— begin Dataset extract —

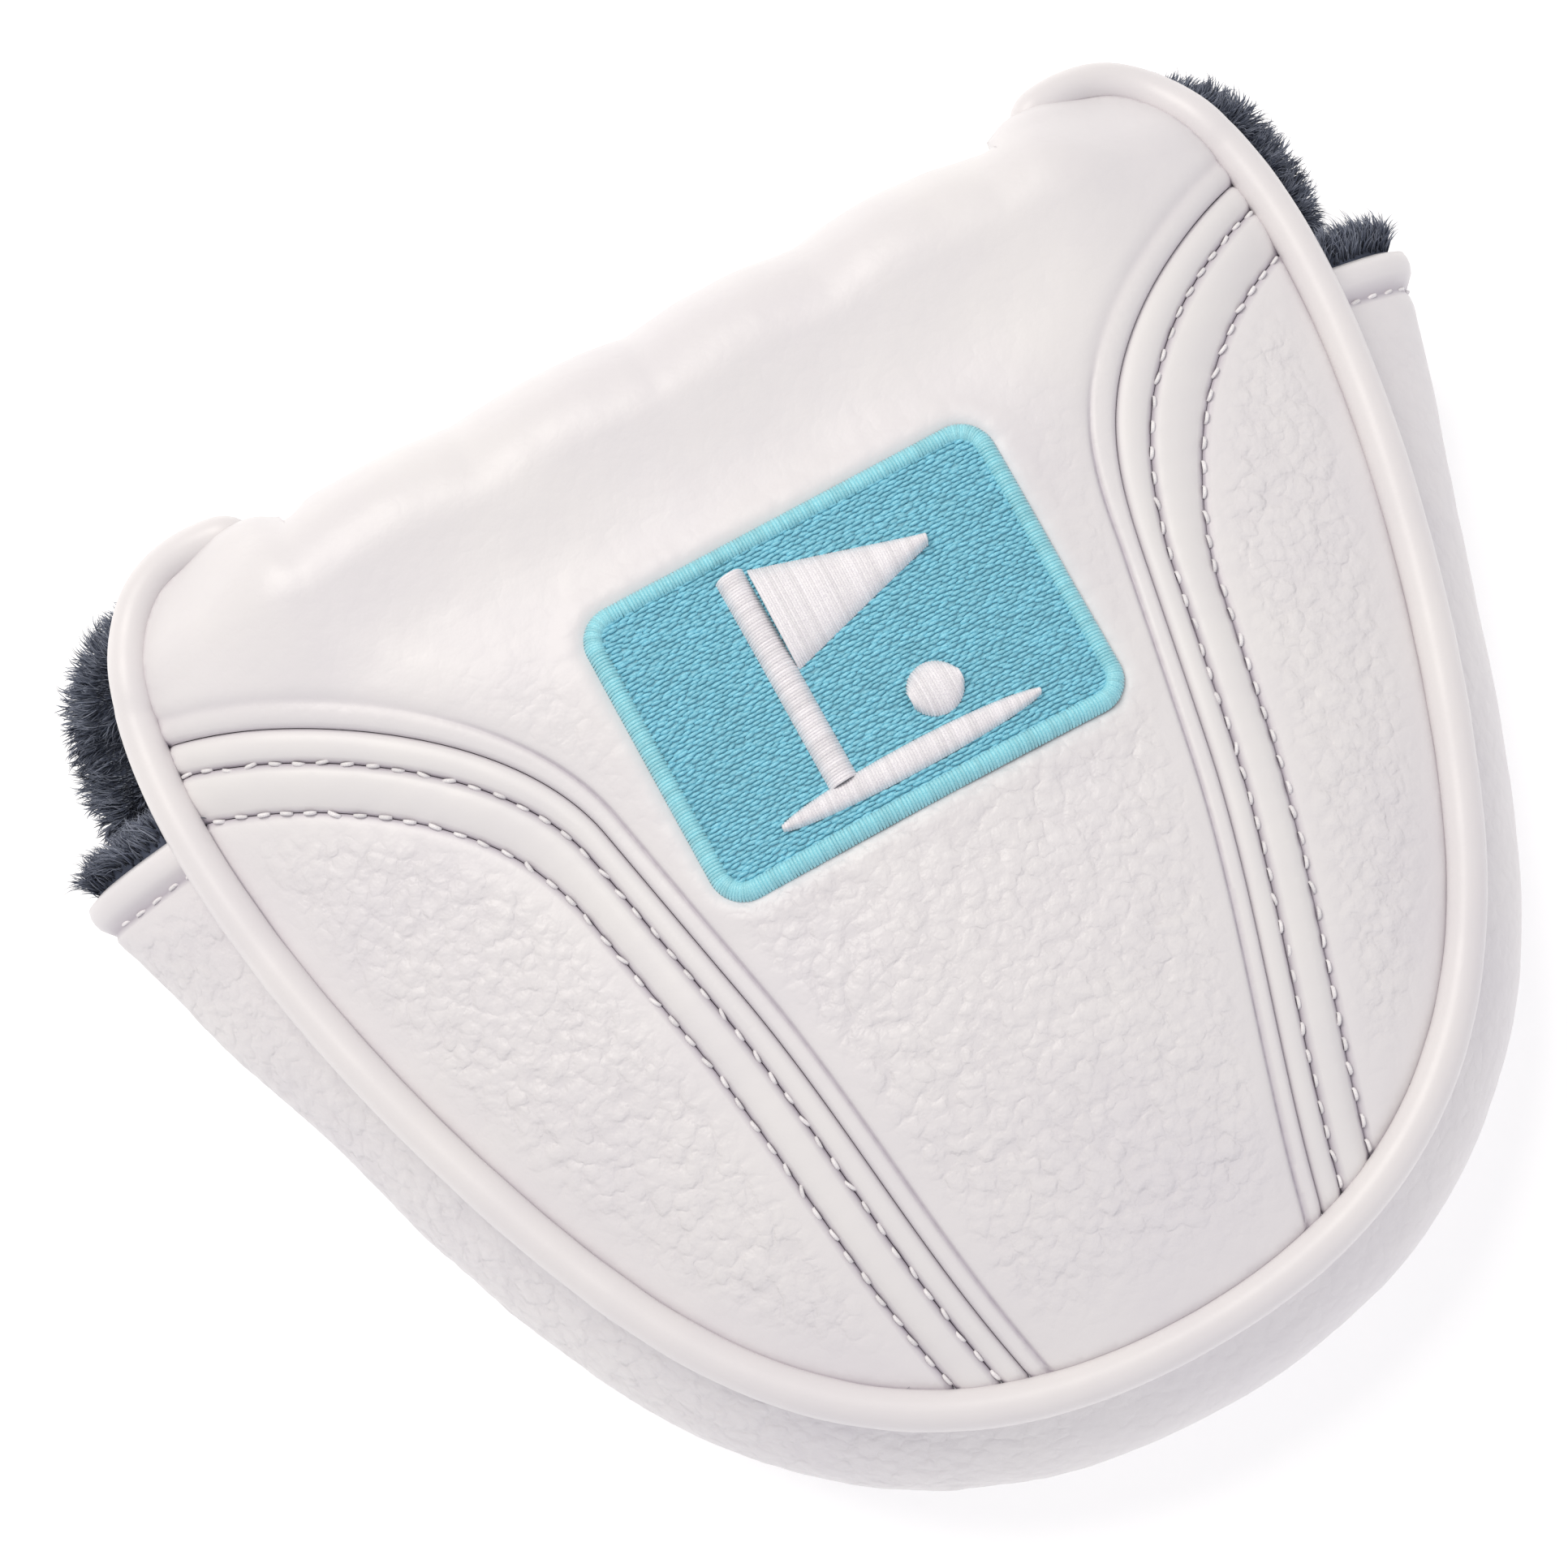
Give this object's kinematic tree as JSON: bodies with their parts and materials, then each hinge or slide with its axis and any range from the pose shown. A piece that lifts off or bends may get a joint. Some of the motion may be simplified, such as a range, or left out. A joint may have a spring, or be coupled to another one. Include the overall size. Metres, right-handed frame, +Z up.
{
  "type": "putter head cover",
  "caption": "Padded D-shaped leather cover for a mallet putter head, with piped seams, plush lining, embroidered patch and a magnetic flap that folds round its spine.",
  "frame": {"origin": "centre of the bounding box's bottom, on the surface the cover lies on", "axes": "+X to the right across the front panel, +Y from the round end to the spine, +Z up out of the front panel"},
  "size_m": [0.171, 0.142, 0.0512],
  "materials": {
    "smooth_leather": "coated white synthetic leather, nearly smooth with a fine crease pattern, soft sheen",
    "grained_leather": "coated white synthetic leather with a deep pebble grain, soft sheen",
    "piping_leather": "thin white synthetic leather folded round a cord, smooth",
    "plush": "dark slate knitted plush, pile about 5 mm, matt",
    "foam": "open-cell grey sheet foam, matt, hidden between leather and lining",
    "piping_cord": "twisted cream cotton cord, hidden in the piping",
    "magnet": "nickel-plated disc magnet, hidden in the padding",
    "patch_fill": "light blue embroidery, rows of fill stitches",
    "blue_thread": "pale blue satin-stitched thread",
    "white_thread": "white satin-stitched thread over a raised underlay"
  },
  "bodies": {
    "pouch": {"centre_panel": "smooth_leather", "left_narrow_band": "smooth_leather", "left_wide_band": "smooth_leather", "left_wing_panel": "grained_leather", "right_narrow_band": "smooth_leather", "right_wide_band": "smooth_leather", "right_wing_panel": "grained_leather", "front_foam": "foam", "front_lining": "plush", "front_welt": "piping_leather", "front_welt_cord": "piping_cord", "gusset_leather": "grained_leather", "gusset_foam": "foam", "gusset_lining": "plush", "rear_panel": "grained_leather", "rear_foam": "foam", "left_rear_magnet": "magnet", "right_rear_magnet": "magnet", "rear_lining": "plush", "patch_base": "patch_fill", "patch_border": "blue_thread", "patch_flag": "white_thread", "patch_ball": "white_thread"},
    "spine": {"spine_leather": "smooth_leather", "spine_foam": "foam", "spine_lining": "plush", "left_spine_welt": "piping_leather", "left_spine_welt_cord": "piping_cord", "right_spine_welt": "piping_leather", "right_spine_welt_cord": "piping_cord", "spine_embroidery": "blue_thread"},
    "flap": {"flap_leather": "grained_leather", "flap_foam": "foam", "left_flap_magnet": "magnet", "right_flap_magnet": "magnet", "flap_lining": "plush", "flap_welt": "piping_leather", "flap_welt_cord": "piping_cord"}
  },
  "joints": [
    {"name": "spine_fold", "type": "hinge", "parent": "pouch", "child": "spine", "pos_m": [0, 0.06167, 0.04307], "axis": [1, 0, 0], "range_deg": [0, 90]},
    {"name": "flap_fold", "type": "hinge", "parent": "spine", "child": "flap", "pos_m": [0, 0.06167, 0.00293], "axis": [1, 0, 0], "range_deg": [0, 90]}
  ],
  "couplings": [
    {"joint": "flap_fold", "follows": "spine_fold", "ratio": 1}
  ]
}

— end Dataset extract —

### [Task requirements]
Output the listing above word for word.

### [Finished task]
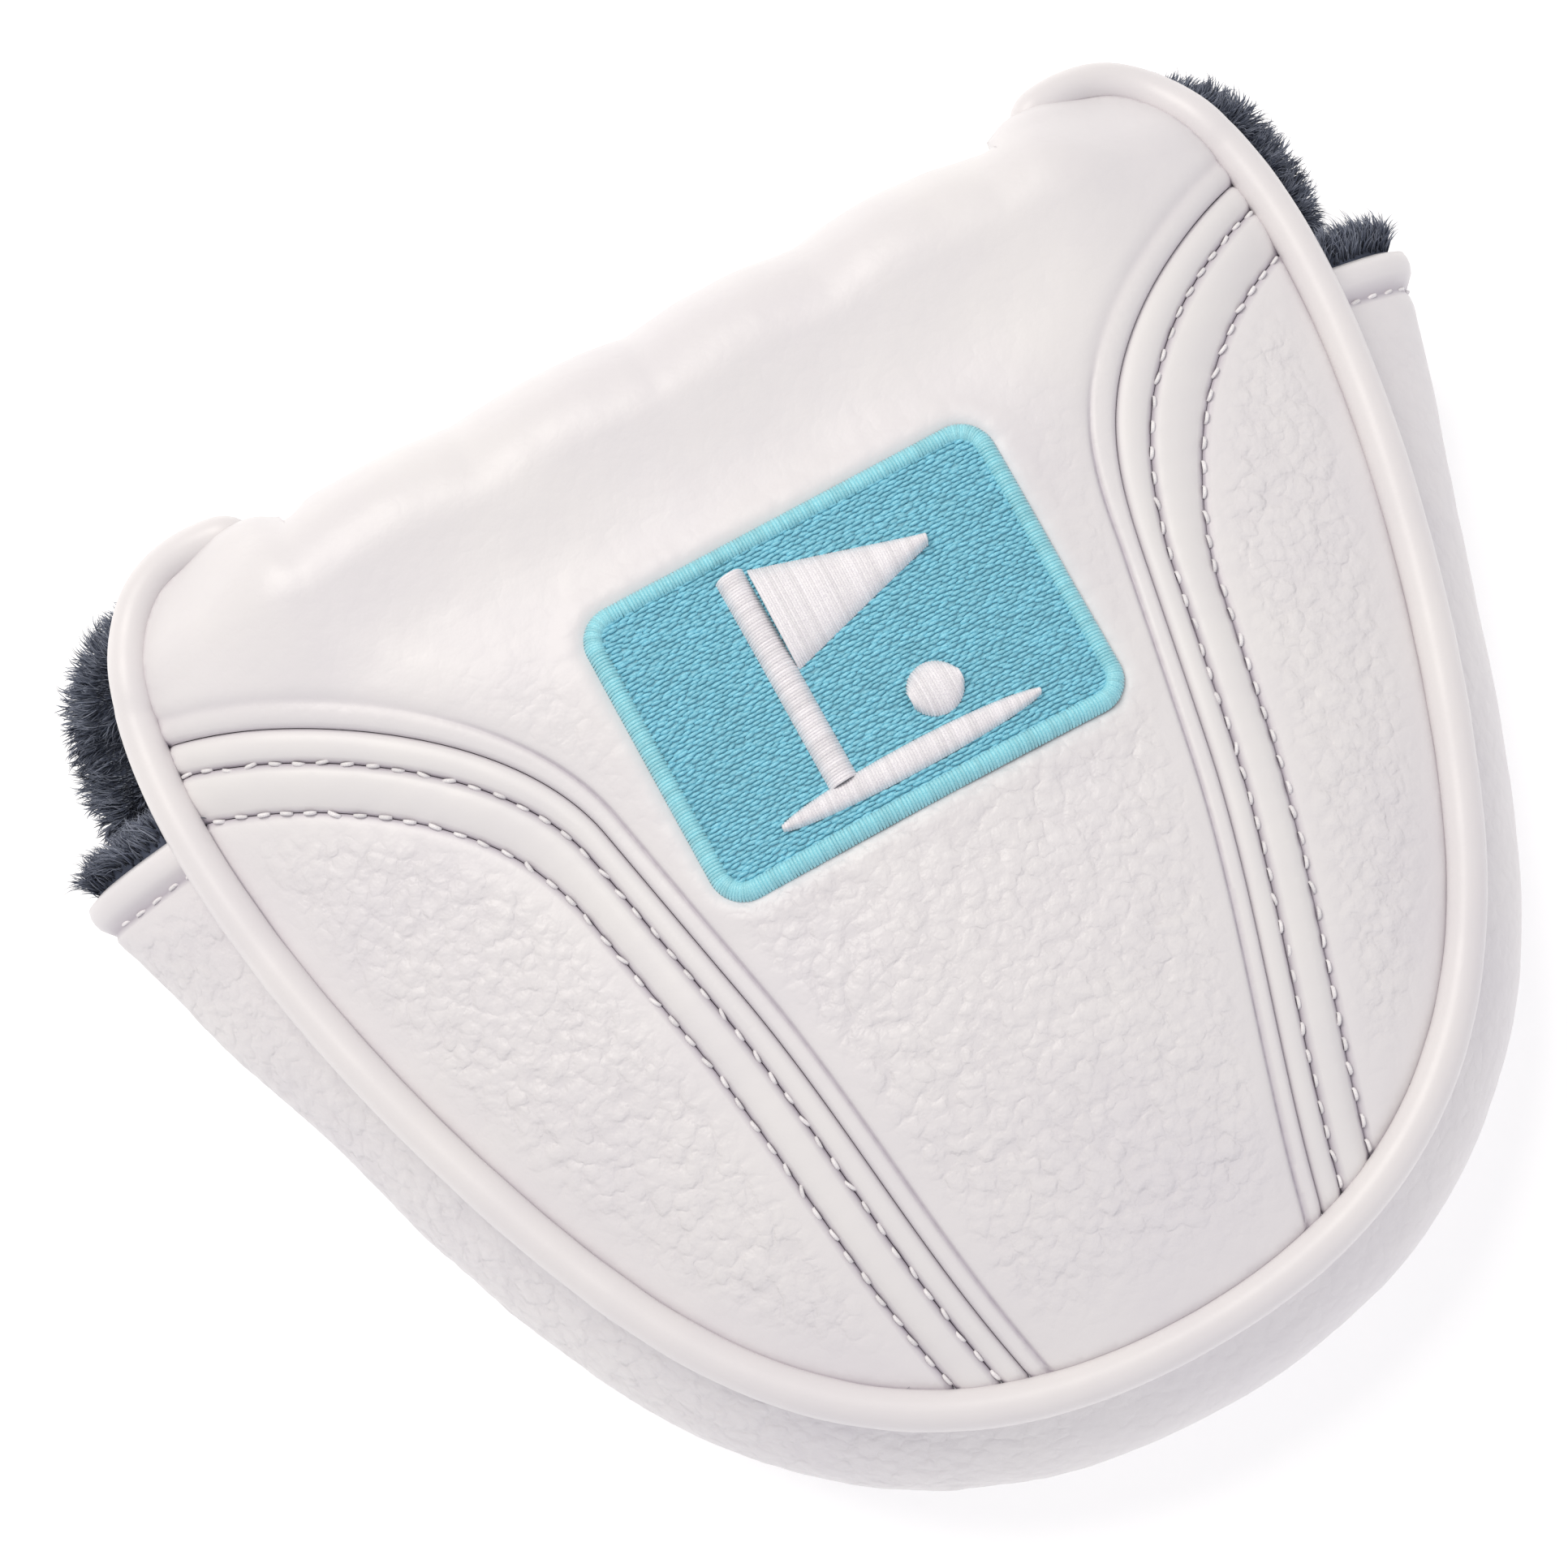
Give this object's kinematic tree as JSON: bodies with their parts and materials, then each hinge or slide with its axis and any range from the pose shown. A piece that lifts off or bends may get a joint. Some of the motion may be simplified, such as a range, or left out. A joint may have a spring, or be coupled to another one. Include the overall size. Metres, right-handed frame, +Z up.
{
  "type": "putter head cover",
  "caption": "Padded D-shaped leather cover for a mallet putter head, with piped seams, plush lining, embroidered patch and a magnetic flap that folds round its spine.",
  "frame": {"origin": "centre of the bounding box's bottom, on the surface the cover lies on", "axes": "+X to the right across the front panel, +Y from the round end to the spine, +Z up out of the front panel"},
  "size_m": [0.171, 0.142, 0.0512],
  "materials": {
    "smooth_leather": "coated white synthetic leather, nearly smooth with a fine crease pattern, soft sheen",
    "grained_leather": "coated white synthetic leather with a deep pebble grain, soft sheen",
    "piping_leather": "thin white synthetic leather folded round a cord, smooth",
    "plush": "dark slate knitted plush, pile about 5 mm, matt",
    "foam": "open-cell grey sheet foam, matt, hidden between leather and lining",
    "piping_cord": "twisted cream cotton cord, hidden in the piping",
    "magnet": "nickel-plated disc magnet, hidden in the padding",
    "patch_fill": "light blue embroidery, rows of fill stitches",
    "blue_thread": "pale blue satin-stitched thread",
    "white_thread": "white satin-stitched thread over a raised underlay"
  },
  "bodies": {
    "pouch": {"centre_panel": "smooth_leather", "left_narrow_band": "smooth_leather", "left_wide_band": "smooth_leather", "left_wing_panel": "grained_leather", "right_narrow_band": "smooth_leather", "right_wide_band": "smooth_leather", "right_wing_panel": "grained_leather", "front_foam": "foam", "front_lining": "plush", "front_welt": "piping_leather", "front_welt_cord": "piping_cord", "gusset_leather": "grained_leather", "gusset_foam": "foam", "gusset_lining": "plush", "rear_panel": "grained_leather", "rear_foam": "foam", "left_rear_magnet": "magnet", "right_rear_magnet": "magnet", "rear_lining": "plush", "patch_base": "patch_fill", "patch_border": "blue_thread", "patch_flag": "white_thread", "patch_ball": "white_thread"},
    "spine": {"spine_leather": "smooth_leather", "spine_foam": "foam", "spine_lining": "plush", "left_spine_welt": "piping_leather", "left_spine_welt_cord": "piping_cord", "right_spine_welt": "piping_leather", "right_spine_welt_cord": "piping_cord", "spine_embroidery": "blue_thread"},
    "flap": {"flap_leather": "grained_leather", "flap_foam": "foam", "left_flap_magnet": "magnet", "right_flap_magnet": "magnet", "flap_lining": "plush", "flap_welt": "piping_leather", "flap_welt_cord": "piping_cord"}
  },
  "joints": [
    {"name": "spine_fold", "type": "hinge", "parent": "pouch", "child": "spine", "pos_m": [0, 0.06167, 0.04307], "axis": [1, 0, 0], "range_deg": [0, 90]},
    {"name": "flap_fold", "type": "hinge", "parent": "spine", "child": "flap", "pos_m": [0, 0.06167, 0.00293], "axis": [1, 0, 0], "range_deg": [0, 90]}
  ],
  "couplings": [
    {"joint": "flap_fold", "follows": "spine_fold", "ratio": 1}
  ]
}